There is enough evidence that linkless mentions, or “implied links”, play a role in Google rankings. In his keynote at Brighton SEO in September 2017, Gary Illyes said: “If you publish high-quality content that is highly cited on the internet — and I’m not talking about just links, but also mentions on social networks and people talking about your branding, crap like that. Then you are doing great.”
No matter how casual Google representatives sound, we have to take their words seriously. Especially, when patents provide evidence for what they say. Look at Google’s Panda patent — it refers to “implied links,” i.e. mentions as a signal that could be equal in weight to backlinks.
Social listening tools reveal all these mentions, show how they change over time, and provide you with ideas on how to increase the number of mentions. The tools let you jump into conversations about your brand in real time, find niche influencers that would love to spread the word about your brand, see what the level of buzz around the brand depends on (marketing campaigns, blog topics, etc.), and generally be aware and be in charge of how much the Internet talks about your brand.
2. Monitor your brand sentiment
As it often happens, it’s not just how much people talk about your brand that matters — it’s also what they say. In the early days of Google, terrible companies had a chance of getting into the top ten Google results. The reason for that was that people talked about such brands a lot, complained, warned others against them, all resulting in the increased number of links and conversations. Soon that changed — Google started using sentiment analysis to assess the people’s experience with the brand.
At the State of Search event in 2017, i.e. much later that Google introduced sentiment analysis into their algo, Gary Illyes was quoted as saying that Google uses sentiment analysis for search rankings. Since then it became clear that social media must be included in the sentiment analysis. Long gone are the days when people complained on specific forums.
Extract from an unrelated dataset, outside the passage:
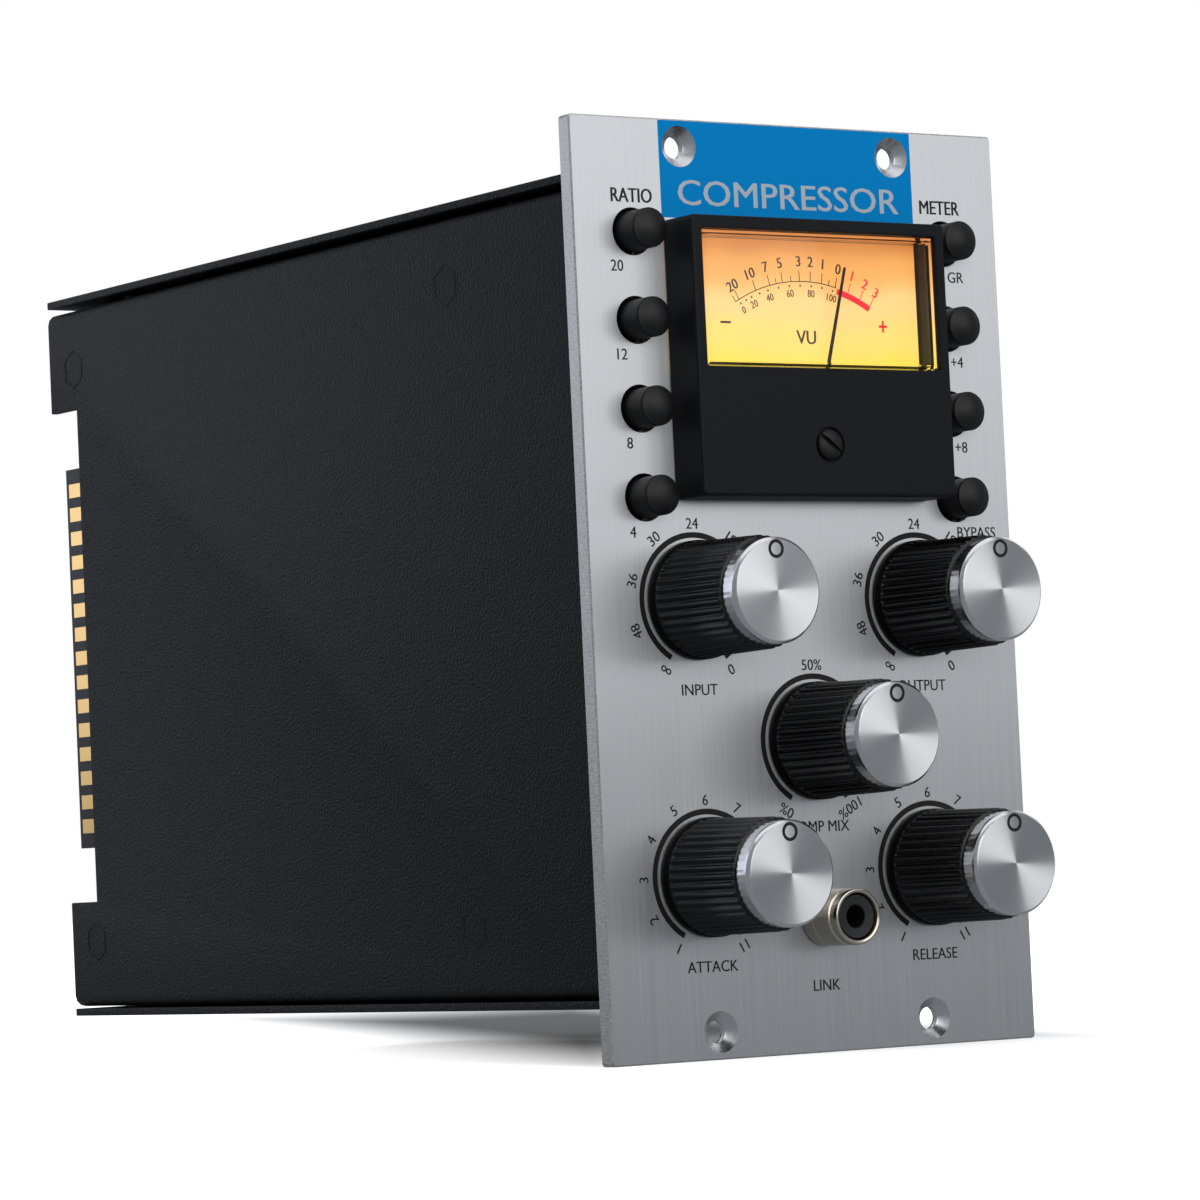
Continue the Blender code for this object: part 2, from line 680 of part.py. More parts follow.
def make_meter_window(material):
    mesh = box_mesh(
        (-WINDOW_X + GAP, METER_FACE + GAP / 2, WINDOW_LOW + GAP),
        (WINDOW_X - GAP, METER_FACE + GAP / 2 + WINDOW_T, WINDOW_HIGH - GAP),
    )
    bevel_edges(mesh, lambda a, b: max(a.y, b.y) < METER_FACE + GAP, 0.3)
    return new_object("meter_window", mesh, material=material)


def make_meter_dial(material):
    return box(
        "meter_dial",
        (-WINDOW_X + GAP, DIAL_FRONT, WINDOW_LOW + GAP), (WINDOW_X - GAP, DIAL_REAR, WINDOW_HIGH - GAP),
        material,
    )


def make_meter_movement(material):
    """The magnet block and the pivot pin that the needle's hub turns on."""
    well_low = METER_CAN_LOW + METER_WALL + GAP
    block = box(
        "meter_movement",
        (-MOVEMENT_X, DIAL_REAR + MOVEMENT_GAP, well_low),
        (MOVEMENT_X, METER_CAN_REAR - METER_WALL - GAP, WINDOW_LOW - GAP), material,
    )
    reach = METER_CAN_REAR - NEEDLE_Y - NEEDLE_HUB_T / 2
    at = (0, METER_CAN_REAR, METER_PIVOT)
    return join(block, rod("pivot_pin", PIVOT_R, METER_WALL + 2, reach + PIVOT_PROUD, at, sides=16))


def make_needle(material):
    tip = NEEDLE_W * 0.45
    blade_mesh = box_mesh((-NEEDLE_W, -NEEDLE_T / 2, -NEEDLE_TAIL), (NEEDLE_W, NEEDLE_T / 2, NEEDLE_L))
    for vert in blade_mesh.verts:
        if vert.co.z > 0:
            vert.co.x *= tip / NEEDLE_W
    at = (0, NEEDLE_Y, METER_PIVOT)
    turn = (0, math.radians(NEEDLE_REST), 0)
    needle = new_object("meter_needle", blade_mesh, at, turn, material)
    hub = rod("needle_hub", NEEDLE_HUB_R, -NEEDLE_HUB_T / 2, NEEDLE_HUB_T / 2, at)
    bore = rod("needle_bore", PIVOT_R + RUN, -THROUGH, THROUGH, at, sides=16)
    join(needle, hub)
    return cut(needle, bore)


def make_zero_screw(material):
    at = (0, METER_FACE, METER_PIVOT)
    top = ZERO_SCREW_PROUD
    seat = GAP - ZERO_SCREW_SINK
    stem_end = -METER_FRONT_WALL - 0.4
    profile = [
        (0, top), (ZERO_SCREW_R * 0.6, top - 0.05), (ZERO_SCREW_R - 0.2, top - 0.25),
        (ZERO_SCREW_R, top - 0.5),
        (ZERO_SCREW_R, seat), (ZERO_SCREW_STEM_R, seat), (ZERO_SCREW_STEM_R, stem_end), (0, stem_end),
    ]
    screw = turned("zero_adjust_screw", profile, at, TO_FRONT, material)
    slot_mesh = box_mesh(
        (-THROUGH, -ZERO_SLOT_W / 2, top - ZERO_SLOT_DEPTH), (THROUGH, ZERO_SLOT_W / 2, top + THROUGH)
    )
    slot = new_object("zero_screw_slot", slot_mesh, at, (math.pi / 2, math.radians(ZERO_SLOT_ANGLE), 0))
    return cut(screw, slot)


# Link jack

def make_jack(looks):
    at = (0, FRONT, JACK_Z)
    nut_front = FRONT - POT_FRONT
    tail = nut_front - JACK_NUT_T - JACK_TAIL
    shell = [
        (JACK_BORE_R, JACK_REACH), (JACK_R - 0.3, JACK_REACH), (JACK_R, JACK_REACH - 0.3),
        (JACK_R, GAP), (JACK_THREAD_R, GAP), (JACK_THREAD_R, tail), (JACK_TUBE_R + GAP, tail),
        (JACK_TUBE_R + GAP, JACK_LEDGE), (JACK_BORE_R, JACK_LEDGE),
    ]
    turned("link_jack_shell", shell, at, TO_FRONT, looks["nickel"], ring=True)
    disc = JACK_BORE_R - GAP
    insulator = [
        (JACK_CONTACT_R, JACK_REACH - 0.5), (disc, JACK_REACH - 0.5), (disc, JACK_LEDGE + GAP),
        (JACK_TUBE_R, JACK_LEDGE + GAP), (JACK_TUBE_R, tail - 1), (0, tail - 1), (0, JACK_LEDGE + GAP),
        (JACK_CONTACT_R, JACK_LEDGE + GAP),
    ]
    turned("link_jack_insulator", insulator, at, TO_FRONT, looks["black_plastic"], ring=True)
    radius = JACK_NUT_AF / 2 / math.cos(math.pi / 6)
    nut = rod(
        "link_jack_nut", radius, nut_front - JACK_NUT_T, nut_front, at, TO_FRONT, looks["nickel"], sides=6,
    )
    bore = rod(
        "jack_nut_bore", JACK_THREAD_R + GAP, nut_front - JACK_NUT_T - THROUGH, nut_front + THROUGH, at,
    )
    cut(nut, bore)


clear_scene()
parts = new_collection("rack_compressor")
cutters = new_collection("cutters")


def build():
    looks = {
        "panel": new_material("brushed_aluminium", (0.52, 0.53, 0.54), 0.42, 1.0),
        "powder": new_material("black_powder_coat", (0.016, 0.018, 0.02), 0.55),
        "zinc": new_material("zinc_plated_steel", (0.5, 0.5, 0.48), 0.4, 1.0),
        "solder_mask": new_material("black_solder_mask", (0.03, 0.031, 0.034), 0.4),
        "knob": new_material("black_knob_plastic", (0.008, 0.008, 0.009), 0.35),
        "spun_aluminium": new_material("spun_aluminium", (0.72, 0.73, 0.74), 0.28, 1.0),
        "steel": new_material("nickel_plated_steel", (0.55, 0.55, 0.54), 0.3, 1.0),
        "pot": new_material("pot_body", (0.10, 0.10, 0.11), 0.5),
        "button": new_material("button_plastic", (0.012, 0.012, 0.013), 0.42),
        "black_plastic": new_material("black_plastic", (0.012, 0.012, 0.014), 0.45),
        "acrylic": new_material("clear_acrylic", (0.95, 0.95, 0.95), 0.03, 0.0, 0.25),
        "dial": new_material("amber_dial", (1.0, 0.55, 0.16), 0.5),
        "needle": new_material("needle_black", (0.01, 0.01, 0.01), 0.5),
        "nickel": new_material("bright_nickel", (0.60, 0.57, 0.52), 0.18, 1.0),
        "core": new_material("transformer_steel", (0.12, 0.12, 0.13), 0.5, 0.6),
        "sleeve": new_material("capacitor_sleeve", (0.02, 0.03, 0.06), 0.35),
    }
    holes = control_holes()
    make_panel(looks["panel"], holes)
    make_bracket(looks["zinc"], holes)
    make_chassis(looks["powder"])
    make_cover(looks["powder"])
    make_cover_screws(looks["powder"])
    make_main_board(looks["solder_mask"])
    make_standoffs(looks["zinc"])
    make_transformer(looks["core"], PANEL_H / 2 + TRANSFORMER_RISE, BOARD_REAR - TRANSFORMER_BACK)
    make_capacitor(looks["sleeve"], BOARD_FRONT + CAPACITOR_FRONT, PANEL_H / 2 - CAPACITOR_DROP)
    make_control_board(looks["solder_mask"])
    for name, (x, z) in KNOBS.items():
        make_knob(name, x, z, looks)
        make_pot(name, x, z, looks)
    for side, names in BUTTON_COLUMNS.items():
        for name, z in zip(names, BUTTON_ROWS):
            make_button(name, side * BUTTON_X, z, looks["button"])
    make_switch_bank("ratio", -BUTTON_X, looks["black_plastic"])
    make_switch_bank("meter", BUTTON_X, looks["black_plastic"])
    make_meter_case(looks["black_plastic"])
    make_meter_window(looks["acrylic"])
    make_meter_dial(looks["dial"])
    make_meter_movement(looks["zinc"])
    make_needle(looks["needle"])
    make_zero_screw(looks["black_plastic"])
    make_jack(looks)


build()
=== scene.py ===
"""Looks of the two-slot rack compressor: its finishes, its fine shapes, the studio and the camera.

Shapes are drawn in millimetres. Those on the panel are drawn from the front: x to the right, y up from the
panel's lower edge and z proud of its face.
"""

import math

import bmesh
import bpy
from mathutils import Matrix, Vector


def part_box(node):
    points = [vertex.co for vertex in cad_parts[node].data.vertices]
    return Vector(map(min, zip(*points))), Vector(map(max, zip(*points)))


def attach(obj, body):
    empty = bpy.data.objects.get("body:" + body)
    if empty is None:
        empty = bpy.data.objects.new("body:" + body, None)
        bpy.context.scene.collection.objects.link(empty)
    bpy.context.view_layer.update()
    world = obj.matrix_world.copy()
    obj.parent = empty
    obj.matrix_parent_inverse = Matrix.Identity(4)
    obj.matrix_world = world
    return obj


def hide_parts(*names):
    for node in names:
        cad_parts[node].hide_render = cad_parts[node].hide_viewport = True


MM = 0.001

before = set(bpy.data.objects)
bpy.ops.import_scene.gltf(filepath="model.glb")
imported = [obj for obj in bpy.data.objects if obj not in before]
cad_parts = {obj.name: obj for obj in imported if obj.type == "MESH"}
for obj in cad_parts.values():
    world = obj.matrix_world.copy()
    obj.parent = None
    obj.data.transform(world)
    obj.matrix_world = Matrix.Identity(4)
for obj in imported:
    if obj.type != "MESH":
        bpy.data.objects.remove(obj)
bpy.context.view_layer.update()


# Places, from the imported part

def box_mm(node):
    """The lowest and highest corner of a CAD node, in millimetres."""
    low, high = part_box(node)
    return low / MM, high / MM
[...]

Now, Twitter is the main platform for negative (as well as positive) opinions on brands, for social media crises, and for other exciting ways that people voice their opinions and bring the brands up or down.
Social listening tools also have sentiment analysis. They break down brand mentions into positive, negative, or neutral.
At any point you can see your reputation on social media networks, news sites, blogs, forums and the rest of the web. You can see how it changes over time. You can spot a coming social media crisis and prevent it from fully blowing up. You can take part in the conversations and tweak the sentiment behind them.
3. Turn linkless mentions into links
Yes, we just talked about how linkless mentions are still valid. But let’s be honest, linked mentions are simply priceless (that’s not true, there are quite real prices for links, but let’s not get into that). Of course, I am not talking about social media platforms anymore. I am talking about blogs, forums, news sites — all the sources that matter when it comes to link building.
Social listening tools find mentions of your brand that don’t link to your brand, and give you the opportunity to reach out to the authors. Given that they already talked about you, there’s no reason why they wouldn’t help out and add a link.
However, not every social listening tool will be able to find specifically unlinked mentions — you need one that has a Boolean search option. This search option lets you create manual queries. The one that you’ll need will look like this:
4. Find new link building opportunities
A lot of SEO tools suggest ways to find link building and guest post opportunities. Social media monitoring tools have a different, more complicated and less direct approach to this task. If you’ve had it with the mainstream ways and are looking for some new sources, social listening is here for you. Again, you’ll need a tool that has a Boolean search option. It will allow you to find sources that talk about your niche, find sources your competitors are mentioned in, and find niche influencers that have their own blogs.
5. Increase website traffic
Surely, increasing website traffic is not just important for SEO purposes. However, as it is one of the most important SEO factors, I can’t ignore it in this article.
Social media is just one of the ways to increase website traffic, and for many, it has been incredibly effective. However, with the organic reach decreasing, it’s important to come up with other ways to attract people’s attention on social media. Using social listening is one of such ways.
With social listening, you can find people that are potentially interested in your product or service online. These are people asking for recommendations from their Twitter followers or complaining about your competitor’s product to the same Twitter followers. Obviously, this doesn’t stop at Twitter — that’s just an example.
To find people like that, take the same social media monitoring tool with a Boolean search option and create a query that includes “can anyone recommend [your niche]”; “[your competitor] alternatives”; “looking for [your niche]”, etc. as keywords. The tool will find social media posts containing these keywords. By replying to those with a link to your website, you don’t only get a click from the post’s author as a hot lead, but also from their followers who might be interested as well.
Old SEO tactics are not going anywhere — at least, most of them aren’t. However, they are not enough anymore. There are only ten results on the first page of Google, while more and more companies are paying attention to site audits and link building. It’s now a necessity more than anything else to try out new approaches to SEO, and social listening might be the most effective one.